Although regulations vary by country and region, there’s been significant increases in both mandatory labeling requirements and outright bans on some VOCs, accelerating the industry’s movement toward more eco-friendly products.

The need to eliminate VOCs has created challenges by requiring the reformulation of many existing products. Formulation software helps manufacturers to match thousands of colors while favoring specified ingredients. For example, if mineral pigments are favored over inorganic pigments, that can be set as a formulation parameter.

Being able to specify ingredients when calculating formulations not only helps manufacturers to meet environmental regulations, it also enables them to meet the needs of customers based on criteria such as cost, hiding power, contrast ratio, film thickness and more. Supporting customer requests while keeping the formula within regulatory limits is vital to success.

Waste Reduction

Digital color management tools help color-conscious manufacturers reduce waste in many ways. With a streamlined digital process in place, they can increase productivity, reduce the time it takes to produce a color by up to 50%, improve first-shot color matches by up to 80%, and minimize the amount of waste being created by error-prone, purely visual color evaluation.

For example, one source of waste in the paint industry comes from making paint samples in a lab when formulating new recipes. For many architectural manufacturers, manually perfecting a single formula can take multiple attempts and each of the resulting samples is up to 500 ml of paint. Now multiply that by perhaps 2,000 colors in a fan deck, and that’s thousands of liters of paint, much of which ultimately may end up in the trash.

Digital Color Control For Paint

Granted, with the right software, some paint samples can be worked into other formulations using “recycle” features. But greater precision of formulas at the onset can save manufacturers time, money, labor and raw materials that could be used more efficiently elsewhere.

In addition, architectural paint manufacturers who automate the sample dispensing process can achieve greater accuracy, and in some cases, the volume of a sample can be reduced by 70%. Not only does that save resources and prevent paint from ending up in landfills, it also reduces the size of the can needed, therefore saving even more resources.

With a combination of automated dispensers and digital color management software such as Match Pigment, the process of formulating samples and dispensing them could be a lot more sustainable, not only benefiting the environment, but the manufacturer’s bottom line as well.

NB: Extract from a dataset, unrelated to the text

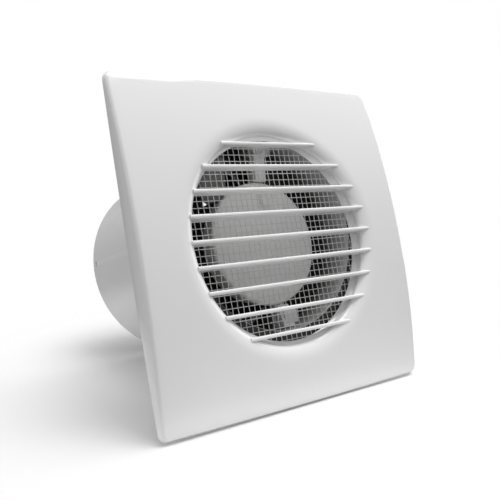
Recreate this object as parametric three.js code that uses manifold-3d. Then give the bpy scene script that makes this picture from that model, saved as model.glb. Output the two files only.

A similar approach to color management can benefit many other industries. In textiles, for example, digital color management can optimize dye formulas to prevent overdevelopment of colors and conserve resources as well as dramatically reduce time and shipping costs associated with shipping physical lab dips for approval.

Digital management is also a boon to brands that require consistent color across a wide variety of merchandise. Sports teams are a classic case where signature colors need to match across items as diverse as apparel, promotional bags and backpacks, mugs, glasses, water bottles, pins, toys, keychains, accessories, and even food and beverage packaging.

“What I hear and see more and more, particularly from some really well-known brands, is that the color of their products says something about who they are. The matching of that color is absolutely critical. So you can’t do these things in the 20th century mode. You have to be in a digital mode,” Horwitch said.

Cost Management

Sustainability goals are often synonymous with higher costs in the minds of producers and consumers. This is partly because embracing eco-friendly processes requires the development of innovative and revised formulations. These can’t be perfected overnight and require resources to produce — both in the form of raw materials and historically scarce labor with the necessary skills.

“Production mistakes can have significant financial consequences,” said Albert Busch, president and CEO of Datacolor®. “The more confident you can be in your color matching process, the more time and money you can save.”

technician with Colibri software

Staying focused on sustainability without breaking the bank is another area where digital color management offers relief. In addition to the recycling strategies already discussed herein, a digital system can streamline daily operations by ensuring consistent practices and automating processes where possible. When data is shared across production facilities, all producers work from the same set of optimized formulations and calculations.

“It’s important to look at sustainability from an economic and ecosystem perspective,” Horwitch advised. “You can recover your costs. You just need to think about it in the right way.”

Digital management can also minimize the impact of scarce labor. For example, an intuitively designed system can reduce the time needed to train new workers. In addition, it allows essential notes to be attached to individual formulas, ensuring that critical knowledge doesn’t get lost over time.

Three Challenges, One Solution

Digital color management technology offers a practical solution to the challenges of sustainability in many different forms of manufacturing. It can address issues related to waste reduction, cost and resource management, and compliance with environmental regulations.

By leveraging a combination of spectrophotometer measurements, high-precision formulation software, centralized data across facilities and automation tools, manufacturers can achieve sustainability goals without sacrificing quality. This approach enhances efficiency, reduces resource wastage, and streamlines operations, making it a business-friendly way to embrace sustainability.